Dear MNPS Community,

I am grateful to report that all of our students have been transported back home safely after this morning’s decision to dismiss early. I also want to sincerely apologize for the frustration and concern that today’s weather incident caused many of you.

Our inclement weather team was out traveling the roads across Davidson County starting at 3 a.m. this morning. By 5 a.m., they felt confident that road conditions were safe for bus travel. They were also watching weather forecasts closely, which indicated that the snow would fall further south and not impact Davidson County in the way that it has.

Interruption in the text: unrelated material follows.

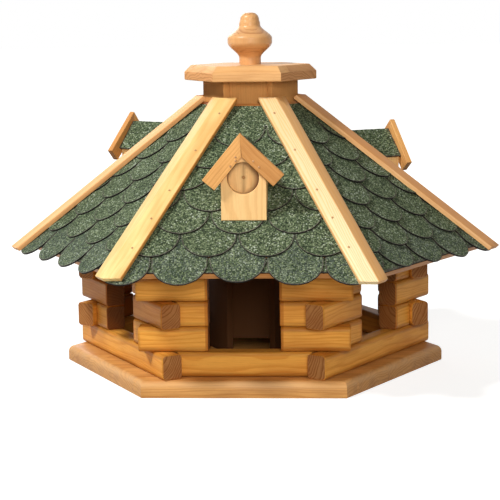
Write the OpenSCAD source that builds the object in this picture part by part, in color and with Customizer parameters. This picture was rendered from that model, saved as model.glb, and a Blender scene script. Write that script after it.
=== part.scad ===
// Six sided bird house: log walls, shingled roof with hip caps and dormers,
// a feed silo up the middle and a lift off lid with a turned knob.
// Millimetres. Origin at the bottom centre, +Z up, the front window faces -Y.
// Side numbers run anticlockwise seen from above: 0 front, 1 right front, 2 right back,
// 3 back, 4 left back, 5 left front.

/* [Base plate] */
// Base plate, flat to flat
base_flats = 402; // [385:5:420]
// Base plate thickness
base_t = 19; // [16:1:24]
// Radius of the base plate's upper edge
base_round = 8; // [5:1:10]

/* [Log walls] */
// Distance from the base plate's flat to the wall's outer face
wall_inset = 23; // [20:1:28]
// Log width across the wall
log_w = 24; // [20:1:26]
// Log height
log_h = 29; // [26:1:32]
// Radius of the log edges
log_round = 4; // [2:0.5:6]
// Window width between the short logs
window_w = 82; // [74:1:88]
// How far the long logs run past the corner on the right front, back and left front sides
log_over_a = 30; // [24:1:32]
// How far the long logs run past the corner on the front and both rear sides
log_over_b = 25.7; // [22:0.1:30]
// Strength of the hand cut differences between log ends
cut_vary = 1; // [0:0.1:1.2]
// Dowel diameter
dowel_d = 6; // [5:0.5:8]
// Clearance of the dowels in their holes, on the diameter
dowel_clear = 0.2; // [0.1:0.05:0.4]

/* [Feed silo] */
// Silo corner radius
silo_r = 57.8; // [54:0.2:62]
// Silo board thickness
silo_t = 8; // [6:0.5:9]
// Height of the three feed slots
slot_h = 18; // [12:1:24]
// Height of silo above the roof boards
neck_h = 26.6; // [22:0.1:34]

/* [Roof] */
// Roof slope in degrees
roof_pitch = 42.37; // [40:0.01:45]
// Distance from the wall's outer face to the eave
eave_out = 60; // [54:1:64]
// Height of the eave above the wall top
eave_up = 14.5; // [12:0.5:20]
// Roof board thickness
roof_t = 8; // [6:0.5:10]
// Gusset board thickness
gusset_t = 18; // [14:1:22]

/* [Shingles] */
// Shingle thickness
shingle_t = 1.8; // [1.5:0.1:2.2]
// How far the lowest row hangs over the eave
shingle_lip = 21; // [16:1:26]
// Visible height of the lowest row
first_show = 38; // [34:1:42]
// Visible height of the uncut top band
top_band = 75.4; // [68:0.1:82]
// Distance between neighbouring tabs
tab_pitch = 63.2; // [60:0.1:68]
// Slot between neighbouring tabs
tab_slot = 1.4; // [1:0.1:2.4]

/* [Hip caps] */
// Width of each strip of a hip cap
cap_w = 19.3; // [16:0.1:24]
// Thickness of a hip cap strip
cap_t = 5.5; // [4:0.5:8]
// How far the hip caps run past the eave
cap_out = 18.3; // [12:0.1:22]
// Gap in plan between the silo corner and the top of the ridge
cap_gap = 4.2; // [3:0.1:8]

/* [Dormers] */
// Dormer block width
dormer_w = 50.6; // [46:0.1:56]
// Height of the dormer block's ridge above its foot
dormer_h = 82.5; // [78:0.5:88]
// Slope of the dormer roof in degrees
dormer_pitch = 47; // [44:0.5:50]
// Diameter of the blind entrance hole
hole_d = 35.6; // [30:0.1:38]
// Depth of the blind entrance hole
hole_deep = 8; // [5:0.5:12]
// Dormer felt thickness
felt_t = 3; // [2:0.5:4]
// How far the felt runs past the block's sides
felt_over = 3; // [2:0.5:6]
// Length of a gable board
gable_l = 67; // [60:1:70]
// Width of a gable board
gable_w = 18; // [17:0.5:20]
// Thickness of a gable board
gable_t = 7; // [5:0.5:10]
// How far the pair of gable boards leans to the left, in degrees
gable_lean = 3.5; // [0:0.5:5]

/* [Lid] */
// How far the lid's corners stand out past the silo corners
lid_over = 22.3; // [16:0.1:26]
// Lid plate thickness
lid_t = 18.1; // [16:0.1:22]
// Height of the chamfer around the lid plate
lid_chamfer = 8; // [5:0.5:10]
// Depth of the plug inside the silo
plug_t = 12; // [9:1:16]
// Clearance between the plug and the recessed silo boards
plug_clear = 1; // [0.6:0.1:1.6]
// Height of the turned knob
knob_h = 62; // [56:1:70]
// Largest radius of the knob
knob_r = 27; // [24:0.5:30]

/* [Fasteners] */
// Nail shank diameter
nail_d = 1.8; // [1.4:0.1:2.2]
// Nail head diameter
nail_head = 2.6; // [2.2:0.1:3.6]
// Nail hole clearance on the diameter
nail_clear = 0.2; // [0.1:0.05:0.4]
// Knob screw diameter
screw_d = 5; // [4:0.5:6]

/* [Node] */
// Part to show, or all of them

/* [Hidden] */
$fn = 48;
c30 = cos(30);
t30 = tan(30);
base_a = base_flats / 2;
wall_a = base_a - wall_inset;
wall_mid = wall_a - log_w / 2;
wall_in = wall_a - log_w;
wall_top = base_t + 4 * log_h;
corner_x = wall_mid * t30;
corner_r = wall_mid / c30;
jamb_x = (window_w / 2 + (wall_in - wall_mid / 2) / c30) / 2;
silo_a = silo_r * c30;
eave_a = wall_a + eave_out;
eave_z = wall_top + eave_up;
// Vertical rise and slope length of the roof from the eave to the silo
neck_z = eave_z + (eave_a - silo_a) * tan(roof_pitch);
neck_s = (eave_a - silo_a) / cos(roof_pitch);
silo_top = neck_z + neck_h;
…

School closure decisions are primarily made based on whether or not we feel like it is safe for us to transport the 50,000 students who ride on our school buses every day. This morning, our operations staff made the best decision they could with the information we had at the time.

When the snow began to fall around 6:30 a.m., it quickly became apparent that the weather was not following the forecasts and that road conditions were becoming hazardous. By about 7:30 a.m., we began putting processes in place to dismiss students early. Students could not be dismissed immediately because we have approximately 750 school buses that make multiple routes to transport students of different grade levels. We also needed to give ample notice to families so that caregivers would be there when students were dropped back off.

These decisions are never easy. In retrospect, we could have started school late to give us more time to assess the situation. Using a two-hour delay is something we will certainly do in the future if this same situation occurs. For today, absences will be excused for any families who chose to keep their students at home. As a reminder, athletic events for Saturday have been canceled as well.

Student safety is always our top priority. Going forward, we will more intentionally err on the side of caution. At the same time, we will remain thoughtful about not closing unnecessarily causing us to lose valuable learning time.

I hope you stay safe and warm as we head into the weekend.”